JOB: Extract each line of the data and write it out again exactly.

(Records with modeling code)
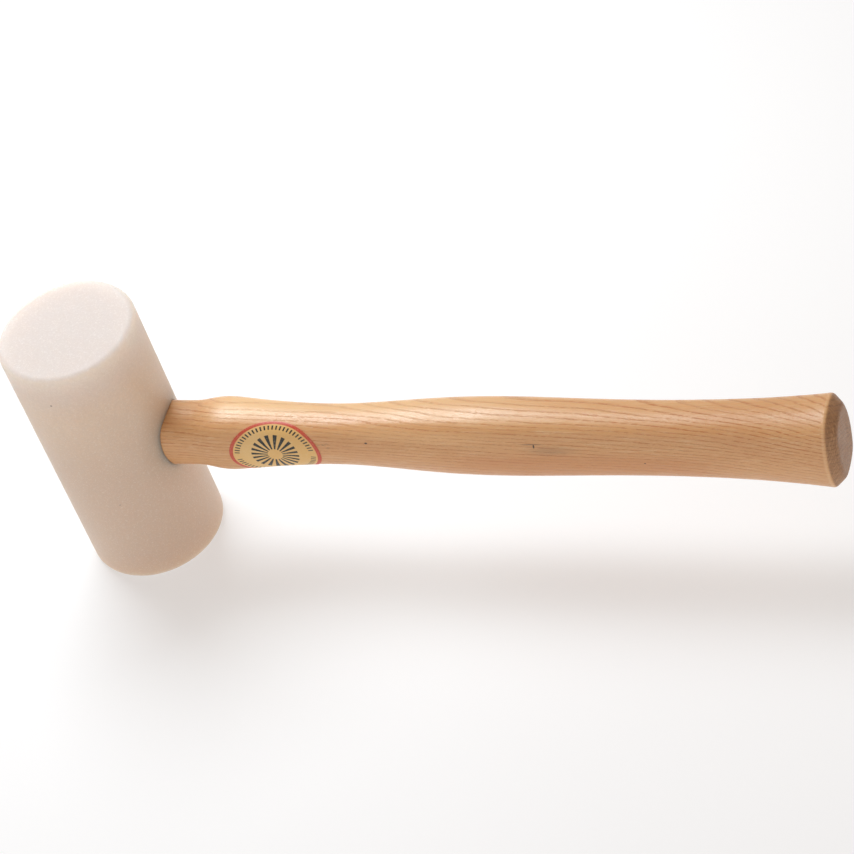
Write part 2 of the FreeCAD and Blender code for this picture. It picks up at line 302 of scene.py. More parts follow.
def head_profile():
    """Radius and height from the centre of the lower face to the centre of the upper face."""
    flat = HEAD_RADIUS - RIM_ROUND
    lower = [(flat * share, 0.0) for share in np.linspace(0.04, 0.98, 12)]
    for angle in np.linspace(0, math.pi / 2, 12):
        out = flat + RIM_ROUND * math.sin(angle)
        lower.append((out, RIM_ROUND * (1 - math.cos(angle))))
    rows = np.linspace(RIM_ROUND, HEAD_LENGTH - RIM_ROUND, HEAD_ROWS + 1)
    side = [(HEAD_RADIUS, z) for z in rows[1:-1]]
    upper = [(r, HEAD_LENGTH - z) for r, z in reversed(lower)]
    return lower + side + upper, len(lower) - 1


def on_side(across, height):
    """Point on the head's round side from its distance around the +x line and its height."""
    angle = across / HEAD_RADIUS
    return np.array([HEAD_RADIUS * math.cos(angle), HEAD_RADIUS * math.sin(angle), height])


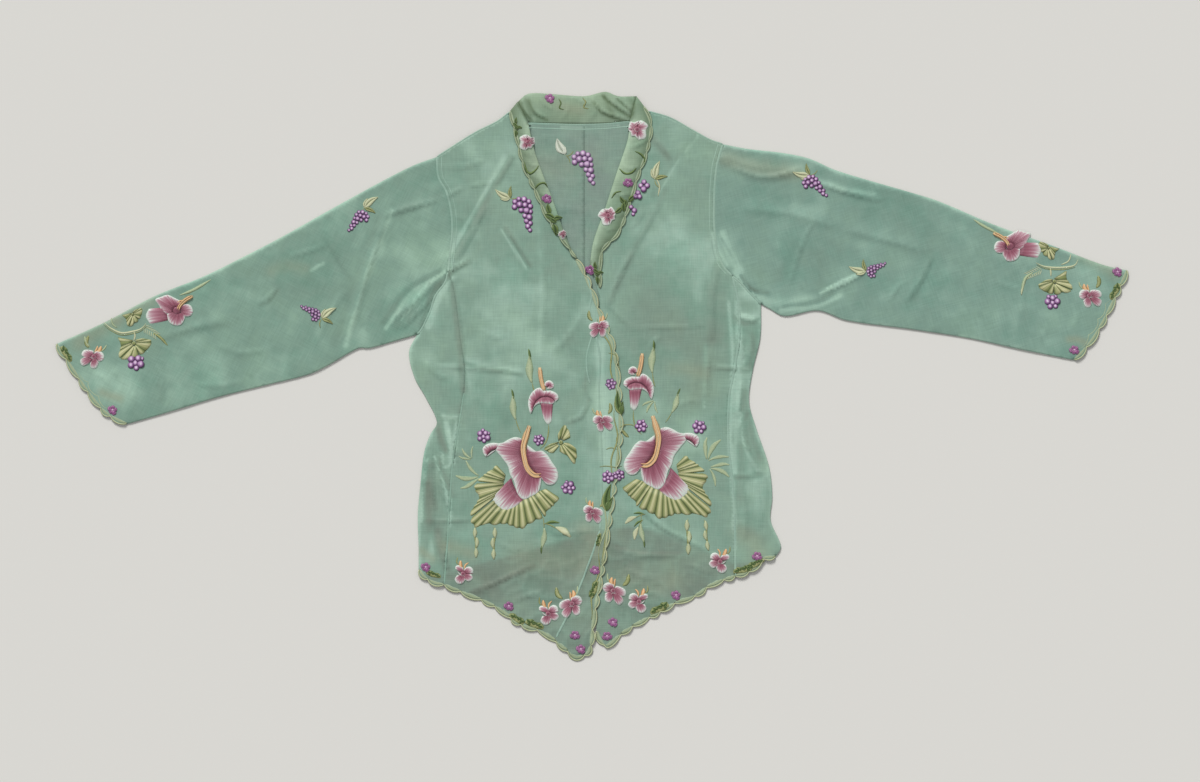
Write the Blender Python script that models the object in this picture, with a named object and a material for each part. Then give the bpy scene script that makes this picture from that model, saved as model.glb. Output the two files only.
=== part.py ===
"""A nyonya kebaya of sheer voile, laid flat: front, back and side panels, sleeves and a rolled collar."""

import math

import bmesh
import bpy
from mathutils import Vector, geometry

# Driving dimensions, in metres. X runs along the sleeves, Y from hem to collar, Z up from the floor.
MM = 0.001
CLOTH = 1.2 * MM
SEAM_GAP = 0.3 * MM
LAY_GAP = 0.4 * MM
FRONT_LAYER = CLOTH + SEAM_GAP
SETTLE_START = 3 * MM
SETTLE_LENGTH = 40 * MM
OVERLAP_RAMP = 25 * MM
NECK_TUCK = 1.5 * MM
SEWN_END = 1.5 * MM
OPEN_END = 7 * MM
SHARP_ANGLE = math.radians(40)

# The satin-stitched lobes along the front edge, the hem, the cuffs and the collar.
LOBE_PITCH = 21 * MM
LOBE_SHARES = (1.0, 1.3, 0.85, 1.15, 0.7)
LOBE_DEPTH = 4 * MM
LOBE_STEPS = 5
LOBE_LINE_STEP = 4 * MM
LOBE_ROUNDNESS = 0.7

# How closely the points of a panel lie.
SAME_CORNER = 0.6 * MM
EDGE_STEP = 24 * MM
PANEL_STEP = 26 * MM
FOLD_STEP = 14 * MM
FOLD_ROWS = (-0.95, -0.45, 0.0, 0.45, 0.95)
FOLD_LINE_STEP = 12 * MM
FOLD_FADE = 0.6
NEAREST_POINTS = 3 * MM
CLEAR_OF_EDGE = 0.42
CLEAR_OF_FOLD = 9 * MM

# The rolled band: how much thicker it is at the roll than at its free edge.
BAND_CROWN = 0.8 * MM
BAND_STEP = 14 * MM
COLLAR_CROWN = 1.6 * MM
COLLAR_THICKNESS = 3.2 * MM

# Edges of the pattern pieces, a row (x, y) in millimetres for each point that the shape needs.
# Left and right are the wearer's, so the right front lies on the side of negative x.
COLLAR_TOP = ((-93, 343), (-80, 353), (-50, 352.5), (-9, 350), (17, 355.5), (32, 350), (55, 350))
COLLAR_END_RIGHT = ((-93, 343), (-80, 317))
COLLAR_END_LEFT = ((47, 319), (55, 350))
NECK_SEAM = ((-80, 317), (-52, 316), (-18, 315), (17, 316), (47, 319))
CENTRE_BACK_X = -9.5
CENTRE_BACK_MIDDLE_Y = 60
CENTRE_BACK_TOP_Y = 314.7
BESIDE_SEAM = 2 * MM
HEM_CORNER = 4 * MM
NECK_CORNER_RIGHT = ((-82, 316), (-103, 330))
NECK_CORNER_LEFT = ((70, 331), (49, 318))
ROLL_RIGHT = ((-80, 317), (-72, 282), (-64, 259), (-49, 220), (-33, 175), (-20, 147))
ROLL_LEFT = ((47, 319), (44, 295), (30, 253), (16, 210), (1, 167), (-3, 141))
BAND_EDGE_RIGHT = ((-103, 331), (-95, 299), (-86, 263), (-70, 228), (-57, 199), (-40, 174), (-20, 147))
BAND_EDGE_LEFT = ((65, 337), (74, 314), (68, 278), (57, 248), (47, 215), (32, 177), (13, 156), (10, 110))
BAND_TUCK_LEFT = ((-3, 141), (2, 127), (10, 110))
SHOULDER_RIGHT = ((-103, 330), (-119, 318), (-145, 305), (-177, 285), (-194, 274))
SHOULDER_LEFT = ((70, 331), (97, 323), (126, 307), (148, 295), (163, 290))
ARMHOLE_RIGHT = ((-194, 274), (-192, 249), (-182, 230), (-176, 204), (-175, 179), (-178, 150), (-180, 130))
ARMHOLE_LEFT = ((163, 290), (155, 259), (152, 209), (153, 180), (157, 154), (164, 137), (175, 125))
UNDERARM_RIGHT = ((-180, 130), (-184, 117), (-195, 102), (-203, 80), (-213, 59), (-219, 52))
UNDERARM_LEFT = ((175, 125), (185, 117), (197, 104), (211, 90))
SLEEVE_TOP_RIGHT = (
    (-194, 274), (-222, 264), (-260, 245), (-324, 210), (-388, 174), (-440, 147), (-487, 124),
    (-547, 100), (-610, 67), (-670, 40),
)
SLEEVE_UNDER_RIGHT = (
    (-219, 52), (-250, 43), (-279, 35), (-292, 35), (-333, 12), (-355, 2), (-403, -10), (-467, -26),
    (-530, -45), (-582, -60),
)
CUFF_RIGHT = ((-670, 40), (-649, 8), (-628, -23), (-607, -47), (-582, -60))
SLEEVE_TOP_LEFT = (
    (163, 290), (195, 284), (238, 279), (271, 272), (303, 258), (345, 245), (397, 230), (432, 219),
    (503, 189), (573, 164), (636, 140), (669, 132),
)
SLEEVE_UNDER_LEFT = (
    (211, 90), (222, 84), (240, 75), (282, 82), (317, 70), (397, 59), (468, 48), (538, 33), (603, 20),
)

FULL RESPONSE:
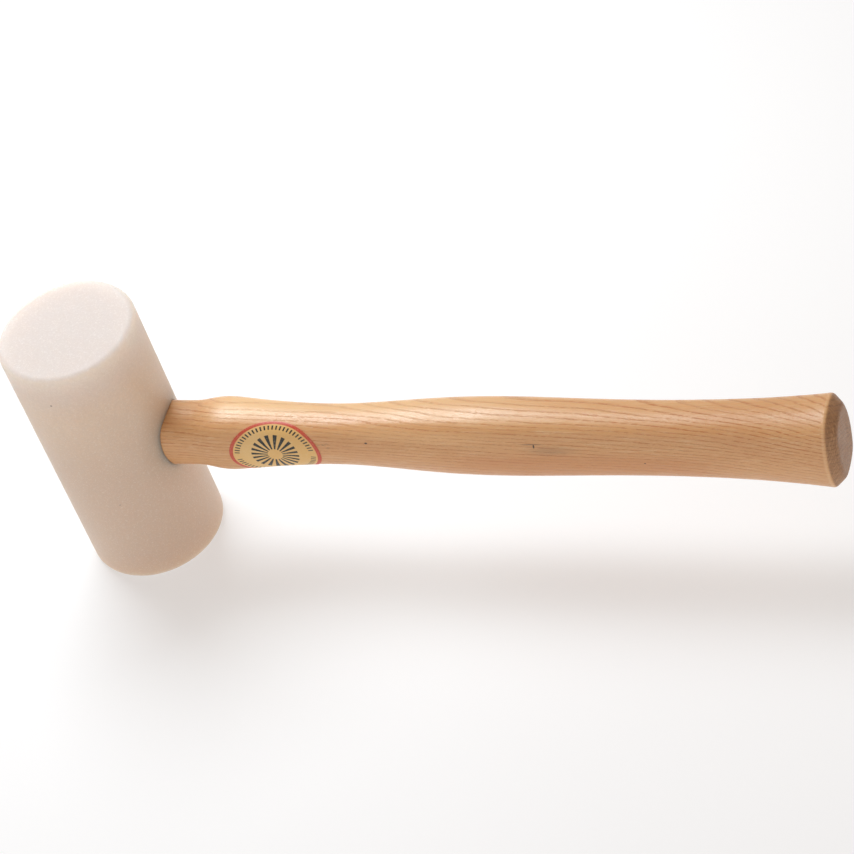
Write part 2 of the FreeCAD and Blender code for this picture. It picks up at line 302 of scene.py. More parts follow.
def head_profile():
    """Radius and height from the centre of the lower face to the centre of the upper face."""
    flat = HEAD_RADIUS - RIM_ROUND
    lower = [(flat * share, 0.0) for share in np.linspace(0.04, 0.98, 12)]
    for angle in np.linspace(0, math.pi / 2, 12):
        out = flat + RIM_ROUND * math.sin(angle)
        lower.append((out, RIM_ROUND * (1 - math.cos(angle))))
    rows = np.linspace(RIM_ROUND, HEAD_LENGTH - RIM_ROUND, HEAD_ROWS + 1)
    side = [(HEAD_RADIUS, z) for z in rows[1:-1]]
    upper = [(r, HEAD_LENGTH - z) for r, z in reversed(lower)]
    return lower + side + upper, len(lower) - 1


def on_side(across, height):
    """Point on the head's round side from its distance around the +x line and its height."""
    angle = across / HEAD_RADIUS
    return np.array([HEAD_RADIUS * math.cos(angle), HEAD_RADIUS * math.sin(angle), height])


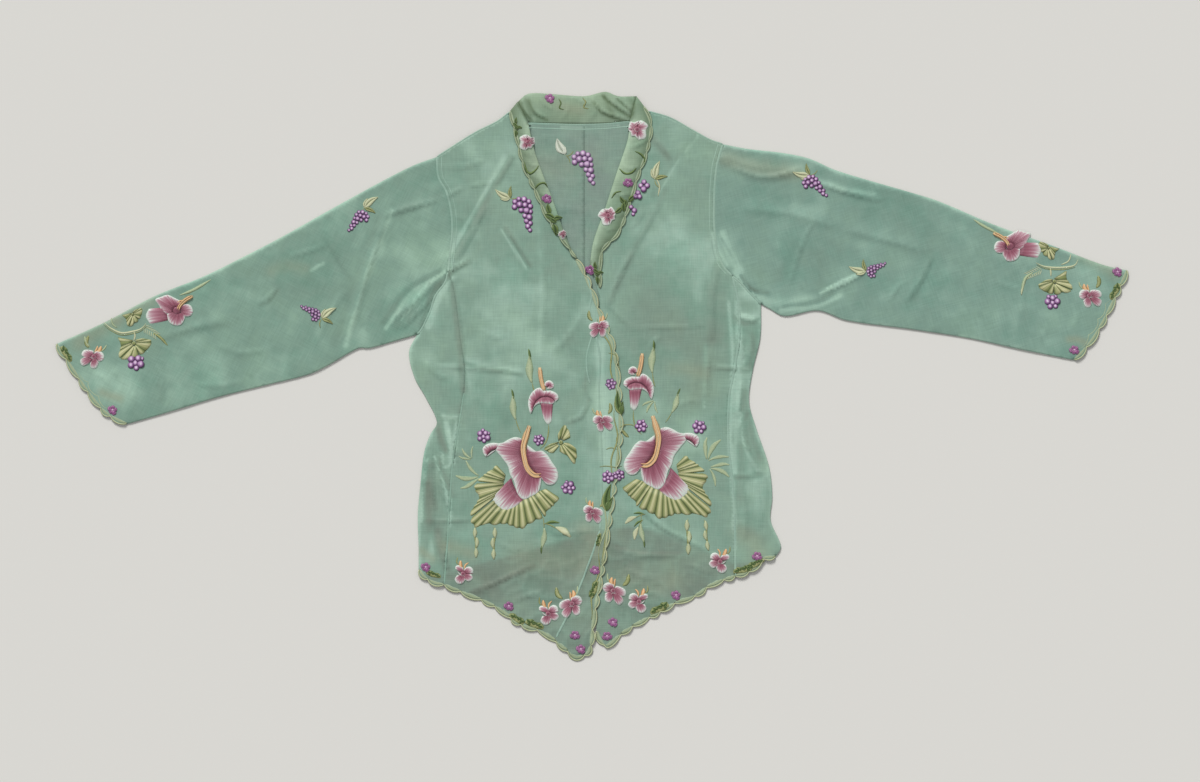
Write the Blender Python script that models the object in this picture, with a named object and a material for each part. Then give the bpy scene script that makes this picture from that model, saved as model.glb. Output the two files only.
=== part.py ===
"""A nyonya kebaya of sheer voile, laid flat: front, back and side panels, sleeves and a rolled collar."""

import math

import bmesh
import bpy
from mathutils import Vector, geometry

# Driving dimensions, in metres. X runs along the sleeves, Y from hem to collar, Z up from the floor.
MM = 0.001
CLOTH = 1.2 * MM
SEAM_GAP = 0.3 * MM
LAY_GAP = 0.4 * MM
FRONT_LAYER = CLOTH + SEAM_GAP
SETTLE_START = 3 * MM
SETTLE_LENGTH = 40 * MM
OVERLAP_RAMP = 25 * MM
NECK_TUCK = 1.5 * MM
SEWN_END = 1.5 * MM
OPEN_END = 7 * MM
SHARP_ANGLE = math.radians(40)

# The satin-stitched lobes along the front edge, the hem, the cuffs and the collar.
LOBE_PITCH = 21 * MM
LOBE_SHARES = (1.0, 1.3, 0.85, 1.15, 0.7)
LOBE_DEPTH = 4 * MM
LOBE_STEPS = 5
LOBE_LINE_STEP = 4 * MM
LOBE_ROUNDNESS = 0.7

# How closely the points of a panel lie.
SAME_CORNER = 0.6 * MM
EDGE_STEP = 24 * MM
PANEL_STEP = 26 * MM
FOLD_STEP = 14 * MM
FOLD_ROWS = (-0.95, -0.45, 0.0, 0.45, 0.95)
FOLD_LINE_STEP = 12 * MM
FOLD_FADE = 0.6
NEAREST_POINTS = 3 * MM
CLEAR_OF_EDGE = 0.42
CLEAR_OF_FOLD = 9 * MM

# The rolled band: how much thicker it is at the roll than at its free edge.
BAND_CROWN = 0.8 * MM
BAND_STEP = 14 * MM
COLLAR_CROWN = 1.6 * MM
COLLAR_THICKNESS = 3.2 * MM

# Edges of the pattern pieces, a row (x, y) in millimetres for each point that the shape needs.
# Left and right are the wearer's, so the right front lies on the side of negative x.
COLLAR_TOP = ((-93, 343), (-80, 353), (-50, 352.5), (-9, 350), (17, 355.5), (32, 350), (55, 350))
COLLAR_END_RIGHT = ((-93, 343), (-80, 317))
COLLAR_END_LEFT = ((47, 319), (55, 350))
NECK_SEAM = ((-80, 317), (-52, 316), (-18, 315), (17, 316), (47, 319))
CENTRE_BACK_X = -9.5
CENTRE_BACK_MIDDLE_Y = 60
CENTRE_BACK_TOP_Y = 314.7
BESIDE_SEAM = 2 * MM
HEM_CORNER = 4 * MM
NECK_CORNER_RIGHT = ((-82, 316), (-103, 330))
NECK_CORNER_LEFT = ((70, 331), (49, 318))
ROLL_RIGHT = ((-80, 317), (-72, 282), (-64, 259), (-49, 220), (-33, 175), (-20, 147))
ROLL_LEFT = ((47, 319), (44, 295), (30, 253), (16, 210), (1, 167), (-3, 141))
BAND_EDGE_RIGHT = ((-103, 331), (-95, 299), (-86, 263), (-70, 228), (-57, 199), (-40, 174), (-20, 147))
BAND_EDGE_LEFT = ((65, 337), (74, 314), (68, 278), (57, 248), (47, 215), (32, 177), (13, 156), (10, 110))
BAND_TUCK_LEFT = ((-3, 141), (2, 127), (10, 110))
SHOULDER_RIGHT = ((-103, 330), (-119, 318), (-145, 305), (-177, 285), (-194, 274))
SHOULDER_LEFT = ((70, 331), (97, 323), (126, 307), (148, 295), (163, 290))
ARMHOLE_RIGHT = ((-194, 274), (-192, 249), (-182, 230), (-176, 204), (-175, 179), (-178, 150), (-180, 130))
ARMHOLE_LEFT = ((163, 290), (155, 259), (152, 209), (153, 180), (157, 154), (164, 137), (175, 125))
UNDERARM_RIGHT = ((-180, 130), (-184, 117), (-195, 102), (-203, 80), (-213, 59), (-219, 52))
UNDERARM_LEFT = ((175, 125), (185, 117), (197, 104), (211, 90))
SLEEVE_TOP_RIGHT = (
    (-194, 274), (-222, 264), (-260, 245), (-324, 210), (-388, 174), (-440, 147), (-487, 124),
    (-547, 100), (-610, 67), (-670, 40),
)
SLEEVE_UNDER_RIGHT = (
    (-219, 52), (-250, 43), (-279, 35), (-292, 35), (-333, 12), (-355, 2), (-403, -10), (-467, -26),
    (-530, -45), (-582, -60),
)
CUFF_RIGHT = ((-670, 40), (-649, 8), (-628, -23), (-607, -47), (-582, -60))
SLEEVE_TOP_LEFT = (
    (163, 290), (195, 284), (238, 279), (271, 272), (303, 258), (345, 245), (397, 230), (432, 219),
    (503, 189), (573, 164), (636, 140), (669, 132),
)
SLEEVE_UNDER_LEFT = (
    (211, 90), (222, 84), (240, 75), (282, 82), (317, 70), (397, 59), (468, 48), (538, 33), (603, 20),
)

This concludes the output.